In P2300R10, the default implementation of bulk is specified to just call f N times in a loop.

However, this loop does not attempt to inspect any stop-token to watch for a stop-request. This means that once it starts executing there is no way to get it to stop.

If this is a loop of N=1'000'000 iterations that will run for 30s+ then there could be quite a large latency waiting for the operation to complete in the case that the result is no longer required and a stop-request has been issued.

Should we be requiring that the default bulk operation periodically checks for a stop-request if the receiver connected to the bulk operation has a stop-token with stop_possible() equal to true?

Customizations need not be required to check for a stop-request, but we should at least consider specifying the default implementation to check for a stop-request and early-exit the for-loop.

inbal2l commented 2 months ago

default bulk operation periodically checks for a stop-request

Why not on every iteration? Seems more intuitive to me. BTW, are there any other mechanism by which we can do this besides "spin"?

lewissbaker commented 2 months ago

Why not on every iteration?

It depends on how much work each iteration of the bulk is doing.

If it's doing operations that are a few instructions, then the synchronisation needed to ask if there is a pending stop request (usually an atomic-acquire-load) might be quite an overhead to add to each iteration.

It may be worthwhile to unroll some number of iterations of the loop and only check for a stop-request after each batch. This might allow more optimizations like vectorization of the inner loop.

It's not clear, however, if the batching should be performed by the user or by the implementation of bulk, though. e.g. the user could always pass 'count / 8' as the shape and then in function perform '8' iterations.

GorNishanov commented 1 month ago

TLDR:

  1. yes, default implementation of bulk need to support cancellation
  2. no. we should not specify that cancellation needs to be checked on every iteration

Discussion:

I think we should specify periodically, as opposed to on every iteration.

I expect a default high-quality implementation of bulk to use adaptive partitioning and thus it will be running multiple work items processing a batch of items in a tight vectorizable loop.

bulk(N, f) 

   --> will result in concurrent executions of

void execute_chunk(unsigned start, unsigned end, const F& f)
   #pragma loop(ivdep)
   for(; start < end; ++start)
       f(start);
}

Scheduler that does chunking will be responsible for chunking and cancellation. The execute_chunk should be focusing on running the best possible loop with no interruptions. (We want the compiler to turn this loop into SIMD instructions as appropriate)

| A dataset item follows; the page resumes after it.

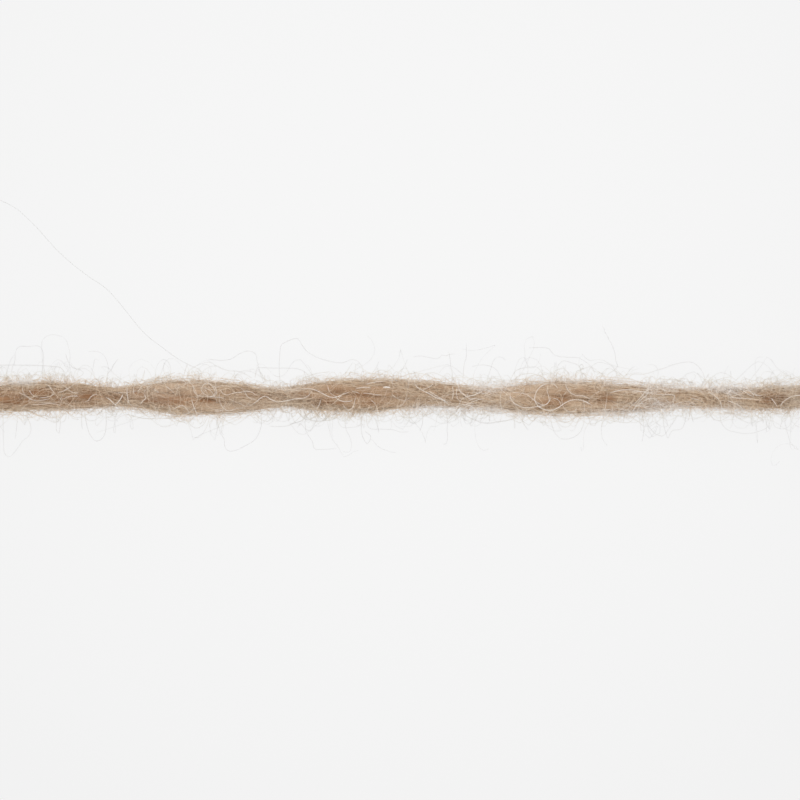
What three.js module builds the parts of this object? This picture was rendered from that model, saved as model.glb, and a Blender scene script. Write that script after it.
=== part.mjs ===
// Cashmere lace yarn: a cut length of one two-ply strand, lying loose on a surface.
// Millimetres, +X along the strand, +Z up, origin on the surface under the middle of its box.
//
// Two soft spun plies turn round each other in a right-handed (Z) ply twist. From above, the
// strand is wide where the plies lie side by side and narrow where one lies over the other.
// It touches the surface at those narrow places, where the lower ply is pressed flat, and at
// its two cut ends. Its middle lies straight, and its ends bow aside, one to each side.

import * as THREE from "three";
import { mergeVertices } from "three/addons/utils/BufferGeometryUtils.js";

// Driving dimensions, in millimetres.
const CUT_LENGTH = 32; // one end of the strand to the other
const STRAIGHT_HALF = 9.5; // from the middle to where each end starts to bow aside
const END_BOW = 1.2; // how far aside each cut end lies
const REST_FLAT = 0.06; // how far the strand is pressed in where it touches the surface
const FACETS_ROUND = 24;
const FACETS_ALONG = 112;
const MERGE_DISTANCE = 1e-4;

// The strand's build along its length: a row where the plies lie side by side (a whole number
// of half turns), one where they are stacked (a half), one where it strays furthest sideways,
// and one at each end.
//   along      distance from the strand's middle
//   halfTurns  ply twist, counted from the first row where the plies lie side by side
//   plyRadius  radius of one ply
//   spread     distance from the strand's axis to the middle of a ply
//   sway       how far the axis strays sideways, apart from the bow of the ends
//   touches    whether the strand meets the surface there
const SECTIONS = [
  { along: -16.0, halfTurns: -0.3, plyRadius: 0.26, spread: 0.19, sway: 0.0, touches: true },
  { along: -14.8, halfTurns: 0.0, plyRadius: 0.27, spread: 0.2, sway: 0.01, touches: false },
  { along: -12.3, halfTurns: 0.5, plyRadius: 0.28, spread: 0.18, sway: 0.0, touches: true },
  { along: -9.7, halfTurns: 1.0, plyRadius: 0.28, spread: 0.16, sway: 0.02, touches: false },
  { along: -7.4, halfTurns: 1.5, plyRadius: 0.275, spread: 0.2, sway: 0.03, touches: true },
  { along: -5.4, halfTurns: 2.0, plyRadius: 0.28, spread: 0.23, sway: -0.01, touches: false },
  { along: -3.05, halfTurns: 2.5, plyRadius: 0.27, spread: 0.21, sway: -0.03, touches: true },
  { along: -1.2, halfTurns: 3.0, plyRadius: 0.28, spread: 0.2, sway: 0.04, touches: false },
  { along: 0.6, halfTurns: 3.25, plyRadius: 0.27, spread: 0.18, sway: 0.08, touches: false },
  { along: 2.3, halfTurns: 3.5, plyRadius: 0.28, spread: 0.19, sway: -0.04, touches: true },
  { along: 4.5, halfTurns: 4.0, plyRadius: 0.28, spread: 0.21, sway: -0.01, touches: false },
  { along: 7.6, halfTurns: 4.5, plyRadius: 0.265, spread: 0.15, sway: -0.02, touches: true },
  { along: 9.7, halfTurns: 5.0, plyRadius: 0.25, spread: 0.11, sway: -0.02, touches: false },
  { along: 12.2, halfTurns: 5.5, plyRadius: 0.27, spread: 0.16, sway: 0.0, touches: true },
  { along: 14.7, halfTurns: 6.0, plyRadius: 0.27, spread: 0.2, sway: 0.0, touches: false },
  { along: 16.0, halfTurns: 6.3, plyRadius: 0.26, spread: 0.19, sway: 0.0, touches: true },
];

const TOUCHING = SECTIONS.filter((row) => row.touches);

/** The value of one column at a place along the strand, in even steps from row to row. */
function columnAt(rows, column, along) {
  const last = rows.length - 1;
  if (along <= rows[0].along) {
    return column(rows[0]);
  }
  if (along >= rows[last].along) {
    return column(rows[last]);
  }
  const next = rows.findIndex((row) => row.along > along);
  const from = rows[next - 1];
  const to = rows[next];
  const share = (along - from.along) / (to.along - from.along);
  return THREE.MathUtils.lerp(column(from), column(to), share);
}

/** Height of the strand's axis over the surface at a row where it touches. */
function touchingRise(row) {
  const lowerPly = row.spread * Math.abs(Math.sin(Math.PI * row.halfTurns));
  return lowerPly + row.plyRadius - REST_FLAT;
}

/** The strand's section at a place along it, with its axis and the axis's slope sideways. */
function sectionAt(along) {
  const past = Math.max(Math.abs(along) - STRAIGHT_HALF, 0) / (CUT_LENGTH / 2 - STRAIGHT_HALF);
  const bow = Math.sign(along) * END_BOW * past ** 2;
  const slope = (2 * END_BOW * past) / (CUT_LENGTH / 2 - STRAIGHT_HALF);
  return {
    turn: Math.PI * columnAt(SECTIONS, (row) => row.halfTurns, along),
    plyRadius: columnAt(SECTIONS, (row) => row.plyRadius, along),
    spread: columnAt(SECTIONS, (row) => row.spread, along),
    aside: bow + columnAt(SECTIONS, (row) => row.sway, along),
    slope: Math.atan(slope),
    rise: columnAt(TOUCHING, touchingRise, along),
  };
}

/** Distance from the strand's axis to its surface, for two round plies side by side. */
function reach(section, angle) {
  const across = section.spread * Math.sin(angle);
  const outwards = section.spread * Math.abs(Math.cos(angle));
  return outwards + Math.sqrt(section.plyRadius ** 2 - across ** 2);
}

/** The two plies as one closed solid, cut square at both ends. */
function makeStrand() {
  const geometry = new THREE.CylinderGeometry(1, 1, CUT_LENGTH, FACETS_ROUND, FACETS_ALONG);
  geometry.deleteAttribute("normal");
  geometry.deleteAttribute("uv");
  geometry.rotateZ(-Math.PI / 2);

  const points = geometry.attributes.position;
  for (let i = 0; i < points.count; i += 1) {
    const along = points.getX(i);
    const fromAxis = Math.hypot(points.getY(i), points.getZ(i));
    const angle = Math.atan2(points.getZ(i), points.getY(i));
    const section = sectionAt(along);
    const distance = fromAxis * reach(section, angle);
    const sideways = distance * Math.cos(angle + section.turn);
    const upwards = distance * Math.sin(angle + section.turn);
    const x = along - sideways * Math.sin(section.slope);
    const y = section.aside + sideways * Math.cos(section.slope);
    points.setXYZ(i, x, y, Math.max(section.rise + upwards, 0));
  }

  const strand = mergeVertices(geometry, MERGE_DISTANCE);
  strand.computeBoundingBox();
  const middle = strand.boundingBox.getCenter(new THREE.Vector3());
  strand.translate(-middle.x, -middle.y, 0);
  strand.computeVertexNormals();
  return strand;
}

const yarn = new THREE.MeshStandardMaterial({ color: 0xb0997f, roughness: 0.95, metalness: 0 });

const strand = new THREE.Mesh(makeStrand(), yarn);
strand.name = "strand";

const part = new THREE.Group();
part.add(strand);

export default part;
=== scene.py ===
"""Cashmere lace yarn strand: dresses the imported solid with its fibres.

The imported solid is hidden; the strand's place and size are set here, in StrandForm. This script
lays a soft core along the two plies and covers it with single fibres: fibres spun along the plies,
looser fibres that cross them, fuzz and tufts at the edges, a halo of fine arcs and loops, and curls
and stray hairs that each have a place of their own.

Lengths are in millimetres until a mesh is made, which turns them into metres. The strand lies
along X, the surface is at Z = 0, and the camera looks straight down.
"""

import logging
import math
from dataclasses import dataclass
from enum import Enum
from typing import ClassVar

import bpy
import numpy as np
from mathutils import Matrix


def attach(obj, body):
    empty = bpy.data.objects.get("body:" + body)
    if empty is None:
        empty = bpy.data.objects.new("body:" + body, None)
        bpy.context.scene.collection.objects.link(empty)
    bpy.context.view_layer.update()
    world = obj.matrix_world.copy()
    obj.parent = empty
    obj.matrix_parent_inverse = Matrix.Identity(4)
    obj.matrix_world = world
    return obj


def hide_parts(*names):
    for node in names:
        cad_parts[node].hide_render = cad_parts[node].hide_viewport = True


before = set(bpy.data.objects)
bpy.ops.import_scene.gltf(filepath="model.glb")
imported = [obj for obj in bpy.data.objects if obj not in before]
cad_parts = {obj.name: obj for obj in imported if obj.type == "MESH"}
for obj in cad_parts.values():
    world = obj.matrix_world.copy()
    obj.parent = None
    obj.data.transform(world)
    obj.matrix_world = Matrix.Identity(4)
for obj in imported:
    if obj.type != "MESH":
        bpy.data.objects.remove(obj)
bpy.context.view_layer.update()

LOG = logging.getLogger("yarn")
MM = 0.001
TINY = 1e-9
FULL_TURN = 2 * math.pi
WAVES = 3
WAVE_SPREAD = 0.6
NODE = "strand"
BODY = "root"
BAKE_MAP = "OFBake"


# --- Even steps and chance -----------------------------------------------------------------


def smooth_step(low: float, high: float, value: np.ndarray) -> np.ndarray:
    """0 below low, 1 above high, and an even rise between them."""
    share = np.clip((value - low) / (high - low), 0, 1)
    return share * share * (3 - 2 * share)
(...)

Requiring the check on every iteration will be detrimental.

The implementation I am experimenting right now, adapts to chunk running for less than, say 1ms, balancing a good compute performance with making sure they are not hogging threadpool and letting other work to run (and allowing for cancellation checks as well)

inbal2l commented 1 month ago

After discussion, the action that got the most consensus: Reword [exec.bulk] so that to leave it implementation-defined on how and whether “bulk” is not executing (cancellable), when getting a “stop token”. Do this for both the default “bulk” implementation (by modifying [exec.bulk] p4 and the customizable bulk (for which limitations are described at [exec.bulk] p6).